Former officials demand freedom of speech and press

On October 11, 2010, 23 retired Communist Party officials, including Mao Zedong's former secretary secretary Li Rui and former People's Daily editor-in-chief Hu Jiwei, called for an end to restrictions on free expression in China. Their statement is addressed to the Standing Committee of the National People's Congress. Excerpts:

"Article 35 of China's Constitution as adopted in 1982 clearly states that: 'Citizens of the People's Republic of China enjoy freedom of speech, of the press, of assembly, of association, of procession and of demonstration.' For 28 years this article has stood unrealized, having been negated by detailed rules and regulations for 'implementation.'" This false democracy of formal avowal and concrete denial has become a scandalous mark on the history of world democracy...

"We have for 61 years 'served as master' in the name of the citizens of the People's Republic of China.

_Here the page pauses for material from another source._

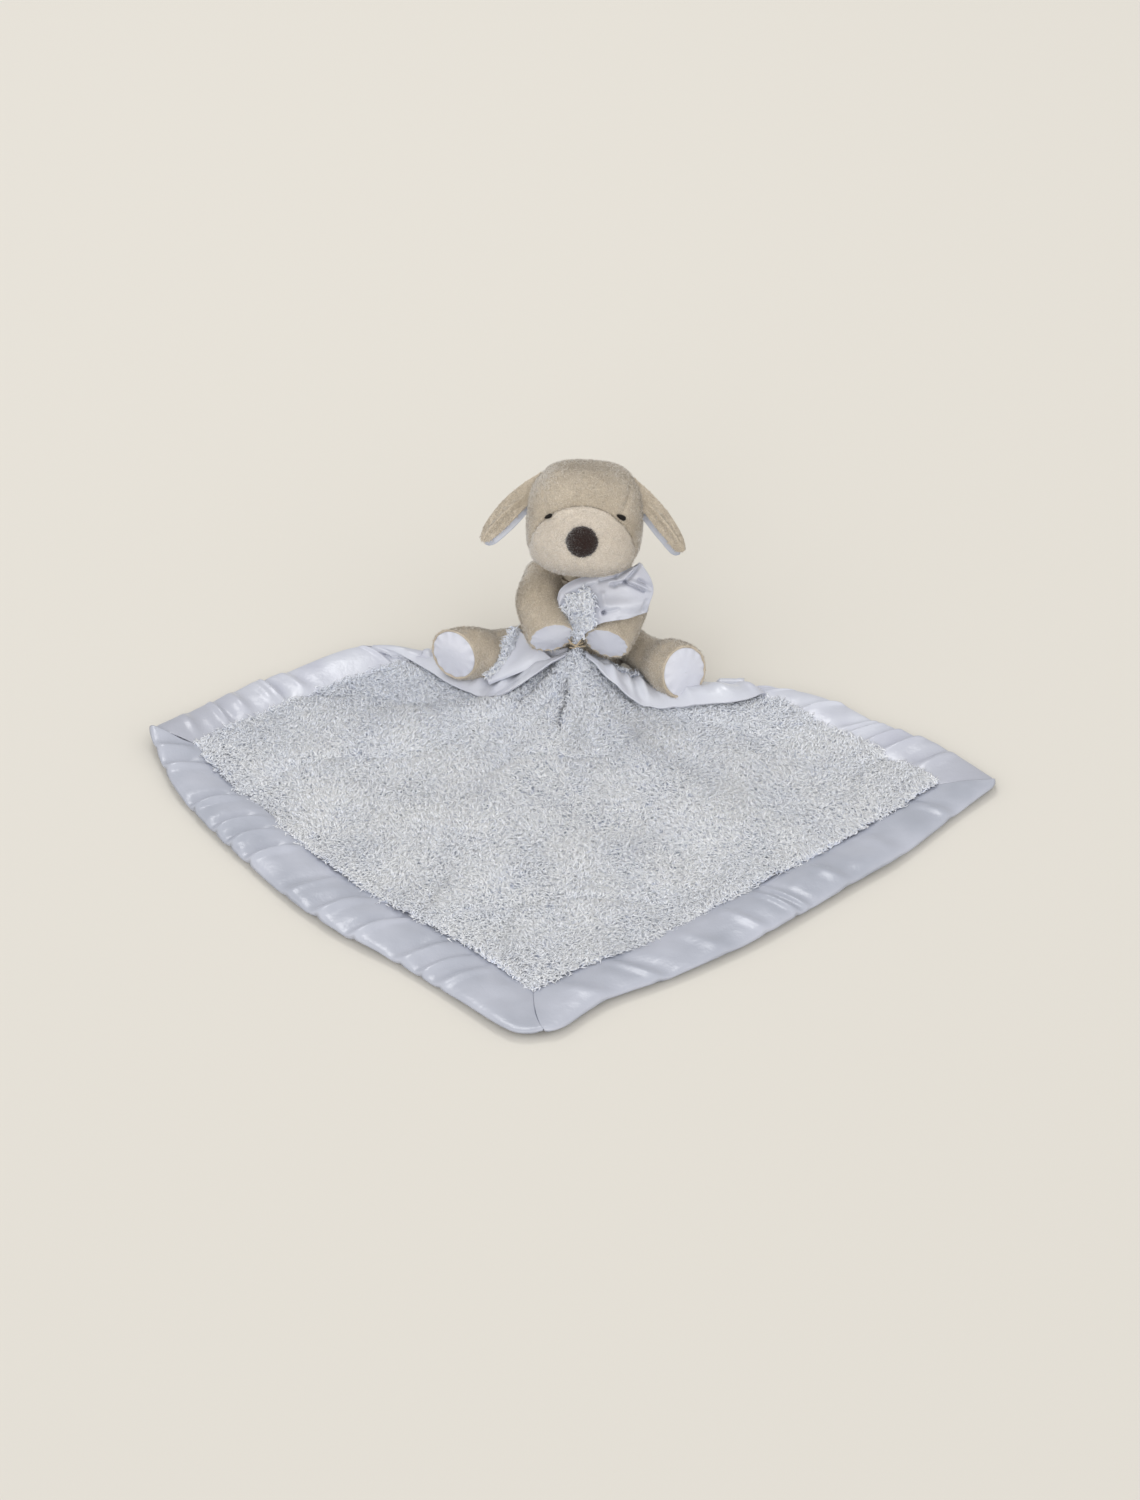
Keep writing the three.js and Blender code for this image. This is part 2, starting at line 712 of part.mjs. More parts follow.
function clothLift(point) {
  const off = point.clone().setZ(0).sub(pinchPlan);
  const reach = off.length();
  const turn = Math.atan2(off.y, off.x);
  const tent = pinchHeight * Math.max(0, 1 - reach / tentReach) ** tentPower;
  const spread = smooth(0, tentReach, reach) * (1 - smooth(tentReach, foldReach, reach));
  const fold = foldHeight * spread * Math.max(0, Math.cos(foldCount * turn + foldPhase));
  const crease = creaseDepth * Math.exp(-((off.x / creaseWidth) ** 2))
    * smooth(0, tentReach / 3, reach) * (1 - smooth(tentReach / 2, tentReach, reach));
  const tip = tipLift * Math.max(0, 1 - point.distanceTo(leftTip) / tipReach) ** 2;
  return Math.max(0, tent + fold + tip - crease);
}

function onCloth(point, above) {
  return point.clone().setZ(clothLift(point) + above);
}

// Where a back edge is turned over, the satin left on the upper side narrows to nothing
const borderShare = borderWidth / blanketSide;
const gapShare = touchGap / 2 / blanketSide;
const narrowestShare = 0.03;
const leftNarrowShares = [0.5, 0.76];
const rightNarrowShares = [0.55, 0.7];
const narrowing = ([from, to], share) => mix(1, narrowestShare, smooth(from, to, share));
const upperSatin = (shares, share) => borderShare * narrowing(shares, share);

function panelAt(i, j, grow = 0) {
  const rimGap = gapShare - grow / blanketSide;
  const low = borderShare + rimGap;
  const high = 1 - low;
  const far = 1 - borderShare * narrowestShare - rimGap;
  const alongLeft = mix(low, far, j);
  const alongRight = mix(low, far, i);
  const leftRim = 1 - upperSatin(leftNarrowShares, alongLeft) - rimGap;
  const rightRim = 1 - upperSatin(rightNarrowShares, alongRight) - rimGap;
  const patch = (near, top, side, rim, corner) => (1 - j) * near + j * top + (1 - i) * side + i * rim
    - (1 - i) * (1 - j) * low - i * (1 - j) * corner[0] - (1 - i) * j * corner[1] - i * j * far;
  const a = patch(mix(low, high, i), alongRight, low, leftRim, [high, low]);
  const b = patch(low, rightRim, mix(low, high, j), alongLeft, [low, high]);
  return planAt(a, b);
}

// Satin strips, one along each edge, mitred where two of them meet
const stripShare = borderShare - gapShare;
const mitreGapShare = gapShare * Math.SQRT2;

function stripSlab(steps, at) {
  return slab(steps, 2, (s, t) => onCloth(at(s, t), satinThick), (s, t) => onCloth(at(s, t), 0));
}

function frontStrip(place) {
  return stripSlab(18, (s, t) => {
    const inward = t * stripShare;
    return place(mix(inward + mitreGapShare, 1 - inward - mitreGapShare, s), inward);
  });
}

function backStrip(place, shares) {
  return stripSlab(14, (s, t) => {
    const along = mix(t * stripShare + mitreGapShare, shares[1], s);
    const inward = t * (upperSatin(shares, along) - gapShare);
    return place(along, 1 - inward);
  });
}

// A turned-over edge lies on the cloth from its hem to its ridge, and rises to the paws at its end
const turnedEndShare = 0.955;
const seamShare = 0.8;
const sinkShare = 0.84;
const rootEndShare = 0.03;
const rootDepthShare = 0.33;
const leftRiseShares = [[0, 0], [0.6, 0.02], [0.72, 0.34], [0.84, 0.62], [1, 0.9]];
const rightRiseShares = [[0, 0], [0.62, 0.02], [0.78, 0.2], [0.9, 0.6], [1, 0.9]];
const rootedSatinShares = [0.12, 0.3];
const rootedPlushShares = [0.5, 0.64];

function turnedEdge(hem, ridge, riseShares, from, to, sides, rooted, thick) {
  const rise = radiusTable(riseShares);
  const at = (s, t, above) => {
    const along = mix(from, to, s);
    const over = mix(sides[0], sides[1], t);
    const point = hem.getPointAt(along).lerp(ridge.getPointAt(along), over);
    const base = clothLift(point) + panelThick + touchGap;
    const raised = pinchHeight * rise(along) * over;
    const inRoot = smooth(rooted[0], rooted[0] + rootEndShare, along)
      * (1 - smooth(rooted[1] - rootEndShare, rooted[1], along));
    const sunk = above === 0 ? inRoot * smooth(sinkShare, 1, over) : 0;
    const height = mix(Math.max(base, raised), clothLift(point) + thick * rootDepthShare, sunk);
    return point.setZ(height + above);
  };
  return slab(12, 2, (s, t) => at(s, t, thick), (s, t) => at(s, t, 0));
}

const clothCutters = [
  ...['left', 'right'].map((name) => limb(legShapes[name], ballGap, padCrown + ballGap)),
  torsoCutter,
];
const satinSeamShare = 0.788;
const turnStartShare = 0.06;
const wideEndShare = 0.5;
const narrowStartShare = 0.48;
const plushStartShare = 0.52;

const turnedSatin = (hem, ridge, rise) => join(
  turnedEdge(hem, ridge, rise, turnStartShare, wideEndShare, [0, 1], rootedSatinShares, satinThick),
  turnedEdge(hem, ridge, rise, narrowStartShare, turnedEndShare, [0, satinSeamShare], [0, 0], satinThick),
);
const turnedPlush = (hem, ridge, rise) => turnedEdge(
  hem, ridge, rise, plushStartShare, turnedEndShare, [seamShare, 1], rootedPlushShares, satinThick,
);

const panelSteps = 15;
const panelSlab = (grow) => slab(
  panelSteps,
  panelSteps,
  (i, j) => onCloth(panelAt(i, j, grow), panelThick + grow),
  (i, j) => onCloth(panelAt(i, j, grow), -grow),
);
const satinCutters = [...clothCutters, panelSlab(touchGap)];
const panel = join(
  panelSlab(0),
  turnedPlush(leftHem, leftRidge, leftRiseShares),
  turnedPlush(rightHem, rightRidge, rightRiseShares),
);
add('plush_panel', cut(panel, ...clothCutters), plush);
const frontLeftStrip = frontStrip((along, inward) => planAt(along, inward));
const frontRightStrip = frontStrip((along, inward) => planAt(inward, along));
add('border_front_left', cut(frontLeftStrip, panelSlab(touchGap)), satin);
add('border_front_right', cut(frontRightStrip, panelSlab(touchGap)), satin);
add('border_back_left', cut(join(
  backStrip((along, a) => planAt(a, along), leftNarrowShares),
  turnedSatin(leftHem, leftRidge, leftRiseShares),
), ...satinCutters), satin);
add('border_back_right', cut(join(
  backStrip((along, b) => planAt(along, b), rightNarrowShares),
  turnedSatin(rightHem, rightRidge, rightRiseShares),
), ...satinCutters), satin);

// Held corner: it fans out above the paws, plush with its satin border along the top and the right
const cornerBase = pinch.clone().setZ(pinchHeight + panelThick + touchGap);
// Rims of the fan in shares of its reach: to the right, backward and up from the gathered neck
const cornerShares = {
  left: [[-0.033, 0.022, 0.089], [-0.111, 0.067, 0.267], [-0.211, 0.156, 0.467], [-0.267, 0.244, 0.622]],
  top: [
    [-0.089, 0.289, 0.756], [0.111, 0.311, 0.867], [0.444, 0.322, 0.933], [0.711, 0.278, 1.044],
    [0.844, 0.222, 1.156],
  ],
  right: [[0.978, 0.133, 0.978], [1.011, 0.111, 0.8], [0.956, 0.056, 0.622], [0.933, 0.044, 0.511]],
  bottom: [
    [0.089, -0.078, 0.222], [0.311, -0.122, 0.444], [0.489, -0.133, 0.5], [0.667, -0.1, 0.511],
    [0.822, 0, 0.5],
  ],
};
const cornerRow = (shares) => shares.map(
  (row) => cornerBase.clone().addScaledVector(vec(...row), cornerReach),
);
const cornerTip = cornerRow(cornerShares.top).at(-1);
const cornerLow = cornerRow(cornerShares.right).at(-1);
const cornerSide = cornerRow(cornerShares.left).at(-1);
const cornerEdges = {
  left: smoothCurve([cornerBase, ...cornerRow(cornerShares.left)]),
  top: smoothCurve([cornerSide, ...cornerRow(cornerShares.top)]),
  right: smoothCurve([cornerLow, ...cornerRow(cornerShares.right).slice(0, -1).reverse(), cornerTip]),
  bottom: smoothCurve([cornerBase, ...cornerRow(cornerShares.bottom), cornerLow]),
};

function cornerSheet(u, v) {
  return vec(0, 0, 0)
    .addScaledVector(cornerEdges.bottom.getPointAt(u), 1 - v)
    .addScaledVector(cornerEdges.top.getPointAt(u), v)
    .addScaledVector(cornerEdges.left.getPointAt(v), 1 - u)
    .addScaledVector(cornerEdges.right.getPointAt(v), u)
    .addScaledVector(cornerBase, -(1 - u) * (1 - v))
    .addScaledVector(cornerLow, -u * (1 - v))
    .addScaledVector(cornerSide, -(1 - u) * v)
    .addScaledVector(cornerTip, -u * v);
}

const cornerFace = vec(0, -0.86, 0.5).normalize();
const cornerAt = (u, v, out) => cornerSheet(u, v).addScaledVector(cornerFace, out);
const cornerSeamShares = [0.42, 0.76];
const cornerGapShare = 0.006;
const mitreShare = 0.5;

function cornerPlush(s, t, out) {
  const [seamU, seamV] = cornerSeamShares.map((share) => share - cornerGapShare);
  return cornerAt(s * seamU, t * seamV, out);
}

// The border runs along the top to the tip and down the right, its inner edge on the plush's seam
function cornerSatin(s, t, low) {
  const [seamU, seamV] = cornerSeamShares.map((share) => share + cornerGapShare);
  const onTop = Math.min(1, s / mitreShare);
  const onRight = Math.max(0, (s - mitreShare) / (1 - mitreShare));
  const u = mix(onTop * seamU, onTop, t);
  const v = mix(seamV * (1 - onRight), 1 - onRight, t);
  const puff = low ? 0 : cornerSatinThick + cornerPuff * Math.sin(Math.PI * t);
  return cornerAt(u, v, puff);
}

const armCutters = ['left', 'right'].map((name) => limb(armShapes[name], touchGap, padCrown + touchGap));
const headUp = up.clone().applyQuaternion(headTurn);
const headGap = 2 * touchGap;
const headRoom = (degrees) => headBody(headGap).applyQuaternion(headTurn)
  .translate(headCentre.x - neckCentre.x, headCentre.y - neckCentre.y, headCentre.z - neckCentre.z)
  .applyQuaternion(new THREE.Quaternion().setFromAxisAngle(headUp, THREE.MathUtils.degToRad(degrees)))
  .translate(neckCentre.x, neckCentre.y, neckCentre.z);
const cornerCutters = [
  ...armCutters,
  torsoCutter,
  cup(neckCentre, neckBallRadius),
  headRoom(0),
  headRoom(headTurnRight),
];
const plushCorner = slab(
  6, 7, (s, t) => cornerPlush(s, t, cornerPlushThick), (s, t) => cornerPlush(s, t, 0),
);
const satinCorner = slab(16, 3, (s, t) => cornerSatin(s, t, false), (s, t) => cornerSatin(s, t, true));
add('held_corner_plush', cut(plushCorner, ...cornerCutters), plush);
add('held_corner_satin', cut(satinCorner, ...cornerCutters), satin);

// Tack stitch across the gathered corner, from paw to paw
const tack = new THREE.CapsuleGeometry(threadRadius, tackLength, 3, 8).rotateZ(Math.PI / 2);
tack.translate(cornerBase.x, cornerBase.y - tackForward, cornerBase.z + tackDrop);
add('tack_stitch', cut(tack, ...armCutters), beigeThread);

export default part;
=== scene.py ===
"""Comfort blanket lovey: a sitting plush puppy that hugs one gathered corner of a satin-edged blanket.

Lengths are in millimetres until a mesh is made, in the CAD model's frame: +Z up, the puppy faces -Y,
and the origin is the middle of its seat on the floor.
"""
import math

import bpy
import numpy as np
from mathutils import Matrix, Vector


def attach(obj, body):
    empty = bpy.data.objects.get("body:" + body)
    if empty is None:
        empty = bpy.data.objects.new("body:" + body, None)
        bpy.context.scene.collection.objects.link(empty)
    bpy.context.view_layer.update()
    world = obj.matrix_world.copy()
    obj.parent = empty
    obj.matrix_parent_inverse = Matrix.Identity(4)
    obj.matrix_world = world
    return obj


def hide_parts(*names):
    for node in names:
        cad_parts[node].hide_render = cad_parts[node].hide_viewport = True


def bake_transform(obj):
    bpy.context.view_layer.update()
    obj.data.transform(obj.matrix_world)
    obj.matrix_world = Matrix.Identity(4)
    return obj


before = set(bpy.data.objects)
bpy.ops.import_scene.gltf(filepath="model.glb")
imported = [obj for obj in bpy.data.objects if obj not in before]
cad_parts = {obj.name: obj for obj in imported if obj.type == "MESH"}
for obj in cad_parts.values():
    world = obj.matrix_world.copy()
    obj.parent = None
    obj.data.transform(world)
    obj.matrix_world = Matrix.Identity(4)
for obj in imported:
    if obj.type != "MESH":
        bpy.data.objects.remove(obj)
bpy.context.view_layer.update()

MM = 0.001
# Height in mm below which no point of a piece lies
floor_gap = 0.05


# Numbers and curves

def smooth(low, high, value):
    """0 up to low, 1 from high on, and a smooth rise between them."""
    share = np.clip((np.asarray(value, float) - low) / (high - low), 0.0, 1.0)
    return share * share * (3.0 - 2.0 * share)


def mix(a, b, share):
    return a + (b - a) * share


def unit(vectors):
    vectors = np.asarray(vectors, float)
    return vectors / np.maximum(np.linalg.norm(vectors, axis=-1, keepdims=True), 1e-9)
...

But the freedom of speech and of the press we now enjoy is inferior even to that of Hong Kong before its return to Chinese sovereignty, to that entrusted to the residents of a colony...But even today, 61 years after the founding of our nation, after 30 years of opening and reform, we have not yet attained freedom of speech and freedom of the press to the degree enjoyed by the people of Hong Kong under colonial rule."

The former officials declare that "aside from information that truly concerns our national secrets," China's Internet regulatory bodies should not "violate a citizen's right to privacy" or "arbitrarily delete online posts and online comments." Further, "online spies must be abolished." The retired officials also stated that there should be "no more taboos concerning our Party's history. Chinese citizens have a right to know the errors of the ruling party." (China Media Project, http://cmp.hku.hk/2010/10/13/8035/)
 

A 'stranglehold on public life'

Eight years ago John Pomfret of the Washington Post wrote: "China has evolved from a totalitarian state, in which the party dominated public and private space, to an authoritarian state, which has allowed unparalleled freedom in the economy and people's private lives but maintains a stranglehold on public life."

Pomfret quoted from an interview with Liu Xiaobo, who was then free (in between his third and fourth imprisonments): "You can say whatever you want in China today," Liu said, acknowledging the huge strides made toward personal freedom since economic reforms began in the late 1970s. Then he added: "As long as you do it alone." ("Under Jiang, Party Changed to Remain in Power," www.washingtonpost.com, 11/7/02)
 

For discussion

1. What questions do you have about the reading? How might they be answered?

2. According to Fang Lizhi, how does the Nobel Peace Prize award challenge the notion that "economic development will inevitably lead to democracy in China..."?

3. Why do you think that Fang Lizhi was expelled from the Chinese Communist Party? Why do you suppose he had become a party member? If you don't know, how might you find out?

4. Article 35 of China's Constitution declares that Chinese citizens already "enjoy" the rights named. How would you then explain the treatment of Liu? 

5. In Prime Minister Wen Jiabao's remarks on CNN, he said that "we should...let people have the freedom of speech...[and] let them criticize the work of the government." Who does he mean by "we"? Why, according to Wen, must "we... create conditions" before criticism is permitted? What "conditions" do you suppose he was talking about and why? What do you think Michael Wines would say about Prime Minister Wen Jiabo's remarks?

6. Do you agree with Pomfret's conclusion about China's evolution? Why or why not?

7. Explain the closing quotation from Liu Xiaobo.